* **Your objective**
What lines of the data include the string "bodies"? Copy them all.

* **Data block**
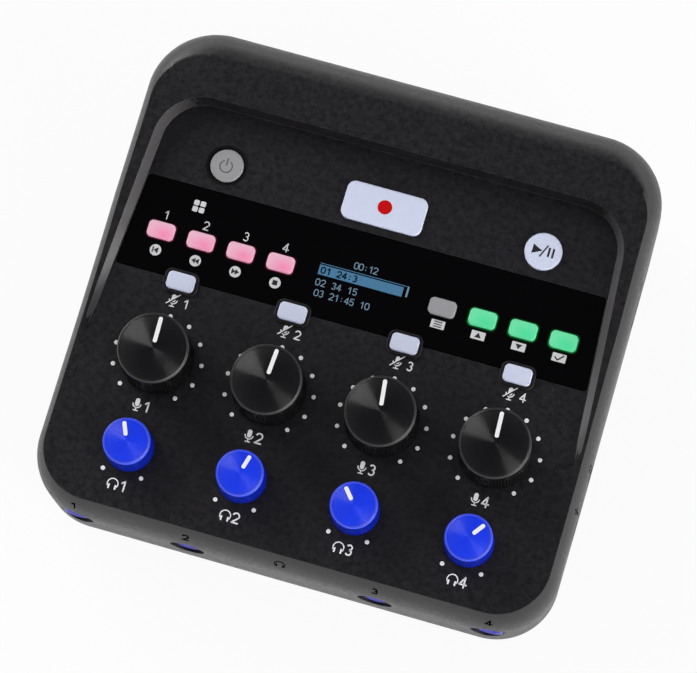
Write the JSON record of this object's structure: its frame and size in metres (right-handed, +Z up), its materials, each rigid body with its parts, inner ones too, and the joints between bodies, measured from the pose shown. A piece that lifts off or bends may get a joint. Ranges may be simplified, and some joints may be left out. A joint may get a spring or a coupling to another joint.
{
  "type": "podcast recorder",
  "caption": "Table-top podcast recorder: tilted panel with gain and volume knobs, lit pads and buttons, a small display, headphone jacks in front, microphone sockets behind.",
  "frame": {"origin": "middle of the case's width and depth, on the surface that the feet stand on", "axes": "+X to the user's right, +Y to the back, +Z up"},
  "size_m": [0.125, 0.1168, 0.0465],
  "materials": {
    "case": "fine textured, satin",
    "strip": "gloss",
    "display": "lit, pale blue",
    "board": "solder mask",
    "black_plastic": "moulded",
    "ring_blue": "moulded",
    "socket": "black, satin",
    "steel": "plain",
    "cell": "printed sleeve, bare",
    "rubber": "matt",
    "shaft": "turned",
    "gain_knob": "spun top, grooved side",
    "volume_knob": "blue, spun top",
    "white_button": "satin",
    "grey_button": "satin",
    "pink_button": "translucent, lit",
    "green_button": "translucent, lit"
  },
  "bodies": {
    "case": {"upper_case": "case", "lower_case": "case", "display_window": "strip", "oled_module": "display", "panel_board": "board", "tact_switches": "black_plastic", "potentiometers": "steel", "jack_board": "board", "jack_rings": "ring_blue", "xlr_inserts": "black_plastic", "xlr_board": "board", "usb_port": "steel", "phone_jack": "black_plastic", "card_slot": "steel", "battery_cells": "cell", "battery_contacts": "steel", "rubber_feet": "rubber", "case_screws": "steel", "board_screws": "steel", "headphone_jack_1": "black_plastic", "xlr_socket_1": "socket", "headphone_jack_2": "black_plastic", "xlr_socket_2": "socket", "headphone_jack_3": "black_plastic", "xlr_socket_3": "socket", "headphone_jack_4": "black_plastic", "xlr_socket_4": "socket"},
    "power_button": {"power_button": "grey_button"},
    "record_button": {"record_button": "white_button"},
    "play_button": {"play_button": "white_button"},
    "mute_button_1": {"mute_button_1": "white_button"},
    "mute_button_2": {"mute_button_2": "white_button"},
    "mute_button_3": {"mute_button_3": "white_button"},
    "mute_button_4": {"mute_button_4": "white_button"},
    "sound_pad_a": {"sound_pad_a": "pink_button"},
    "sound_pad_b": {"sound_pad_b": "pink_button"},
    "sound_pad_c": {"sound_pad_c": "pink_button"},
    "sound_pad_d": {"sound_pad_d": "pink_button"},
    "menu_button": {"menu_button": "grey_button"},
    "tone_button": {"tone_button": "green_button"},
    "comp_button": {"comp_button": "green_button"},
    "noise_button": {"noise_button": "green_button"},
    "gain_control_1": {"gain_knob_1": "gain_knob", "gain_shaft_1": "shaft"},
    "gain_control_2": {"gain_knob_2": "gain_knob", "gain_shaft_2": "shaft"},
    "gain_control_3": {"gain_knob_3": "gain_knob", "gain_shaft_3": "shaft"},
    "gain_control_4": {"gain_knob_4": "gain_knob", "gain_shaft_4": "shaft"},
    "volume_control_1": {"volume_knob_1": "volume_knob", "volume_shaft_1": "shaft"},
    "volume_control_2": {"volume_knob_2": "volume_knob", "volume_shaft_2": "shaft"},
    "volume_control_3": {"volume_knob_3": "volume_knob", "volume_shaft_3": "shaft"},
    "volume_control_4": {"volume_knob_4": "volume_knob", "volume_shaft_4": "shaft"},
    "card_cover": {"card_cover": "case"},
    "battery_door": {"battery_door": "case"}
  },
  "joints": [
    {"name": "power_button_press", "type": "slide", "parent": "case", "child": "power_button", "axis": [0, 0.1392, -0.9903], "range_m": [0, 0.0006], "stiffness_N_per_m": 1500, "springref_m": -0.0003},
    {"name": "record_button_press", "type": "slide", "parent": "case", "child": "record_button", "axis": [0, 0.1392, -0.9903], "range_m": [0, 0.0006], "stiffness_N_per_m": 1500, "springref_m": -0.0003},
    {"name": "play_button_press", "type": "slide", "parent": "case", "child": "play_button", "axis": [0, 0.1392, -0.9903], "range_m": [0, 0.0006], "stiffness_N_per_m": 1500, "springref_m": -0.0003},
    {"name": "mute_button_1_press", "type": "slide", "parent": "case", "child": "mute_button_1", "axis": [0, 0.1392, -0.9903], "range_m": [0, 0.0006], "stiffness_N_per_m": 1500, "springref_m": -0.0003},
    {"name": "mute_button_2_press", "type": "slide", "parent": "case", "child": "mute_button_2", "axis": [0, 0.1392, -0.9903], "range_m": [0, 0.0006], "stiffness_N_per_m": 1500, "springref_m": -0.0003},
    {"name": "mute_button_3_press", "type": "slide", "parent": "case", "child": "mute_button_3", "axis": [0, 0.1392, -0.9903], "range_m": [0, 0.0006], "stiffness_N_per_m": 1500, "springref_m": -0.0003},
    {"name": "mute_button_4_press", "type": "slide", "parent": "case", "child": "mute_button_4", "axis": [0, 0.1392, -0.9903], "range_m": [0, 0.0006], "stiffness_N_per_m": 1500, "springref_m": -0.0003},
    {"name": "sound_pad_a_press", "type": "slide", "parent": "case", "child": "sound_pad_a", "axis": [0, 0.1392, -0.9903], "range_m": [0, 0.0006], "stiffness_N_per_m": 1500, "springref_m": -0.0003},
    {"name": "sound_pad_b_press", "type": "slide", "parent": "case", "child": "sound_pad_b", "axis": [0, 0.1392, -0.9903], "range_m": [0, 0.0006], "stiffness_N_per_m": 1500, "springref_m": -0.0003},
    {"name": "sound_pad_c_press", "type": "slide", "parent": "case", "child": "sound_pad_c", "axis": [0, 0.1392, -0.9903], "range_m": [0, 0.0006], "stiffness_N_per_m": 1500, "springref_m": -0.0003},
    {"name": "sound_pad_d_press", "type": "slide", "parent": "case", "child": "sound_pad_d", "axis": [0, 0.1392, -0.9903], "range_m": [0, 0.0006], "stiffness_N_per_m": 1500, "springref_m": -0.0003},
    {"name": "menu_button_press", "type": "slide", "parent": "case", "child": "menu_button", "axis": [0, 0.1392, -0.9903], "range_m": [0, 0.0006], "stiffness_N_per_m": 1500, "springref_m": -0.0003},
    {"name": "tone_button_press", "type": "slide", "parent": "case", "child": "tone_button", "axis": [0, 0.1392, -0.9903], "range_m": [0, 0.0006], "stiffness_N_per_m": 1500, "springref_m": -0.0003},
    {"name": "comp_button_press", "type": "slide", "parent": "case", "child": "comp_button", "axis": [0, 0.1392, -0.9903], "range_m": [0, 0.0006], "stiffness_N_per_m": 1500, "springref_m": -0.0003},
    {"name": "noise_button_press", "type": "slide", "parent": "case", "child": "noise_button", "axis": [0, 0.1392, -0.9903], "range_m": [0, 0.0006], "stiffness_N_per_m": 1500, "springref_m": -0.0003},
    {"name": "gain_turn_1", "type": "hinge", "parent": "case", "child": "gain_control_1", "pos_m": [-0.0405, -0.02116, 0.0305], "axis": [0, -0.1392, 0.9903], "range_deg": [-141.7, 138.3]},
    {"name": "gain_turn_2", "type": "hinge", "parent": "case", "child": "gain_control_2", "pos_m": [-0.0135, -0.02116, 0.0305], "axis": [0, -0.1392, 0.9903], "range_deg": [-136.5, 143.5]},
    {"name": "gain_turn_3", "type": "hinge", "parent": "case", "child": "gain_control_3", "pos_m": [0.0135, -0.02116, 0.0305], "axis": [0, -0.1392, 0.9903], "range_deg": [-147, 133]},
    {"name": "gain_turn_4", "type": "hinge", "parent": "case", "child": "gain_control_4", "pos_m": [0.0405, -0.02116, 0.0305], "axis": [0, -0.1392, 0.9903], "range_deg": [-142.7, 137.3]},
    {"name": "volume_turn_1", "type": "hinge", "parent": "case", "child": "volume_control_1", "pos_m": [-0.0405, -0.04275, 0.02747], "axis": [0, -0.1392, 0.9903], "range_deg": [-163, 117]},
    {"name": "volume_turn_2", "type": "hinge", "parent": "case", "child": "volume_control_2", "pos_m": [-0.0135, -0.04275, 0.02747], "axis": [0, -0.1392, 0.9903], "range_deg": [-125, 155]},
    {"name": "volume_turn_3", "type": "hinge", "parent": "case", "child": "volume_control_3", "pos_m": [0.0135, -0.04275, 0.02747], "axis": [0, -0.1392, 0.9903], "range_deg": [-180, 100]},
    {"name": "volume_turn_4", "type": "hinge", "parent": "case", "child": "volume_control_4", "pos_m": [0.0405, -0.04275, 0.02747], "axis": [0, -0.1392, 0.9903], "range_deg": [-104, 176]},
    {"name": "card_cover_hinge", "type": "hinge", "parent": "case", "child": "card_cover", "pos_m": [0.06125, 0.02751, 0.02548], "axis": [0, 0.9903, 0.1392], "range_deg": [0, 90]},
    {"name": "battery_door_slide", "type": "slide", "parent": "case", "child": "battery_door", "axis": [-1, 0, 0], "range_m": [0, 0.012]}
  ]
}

* **Output for this task**
Write the JSON record of this object's structure: its frame and size in metres (right-handed, +Z up), its materials, each rigid body with its parts, inner ones too, and the joints between bodies, measured from the pose shown. A piece that lifts off or bends may get a joint. Ranges may be simplified, and some joints may be left out. A joint may get a spring or a coupling to another joint.
  "bodies": {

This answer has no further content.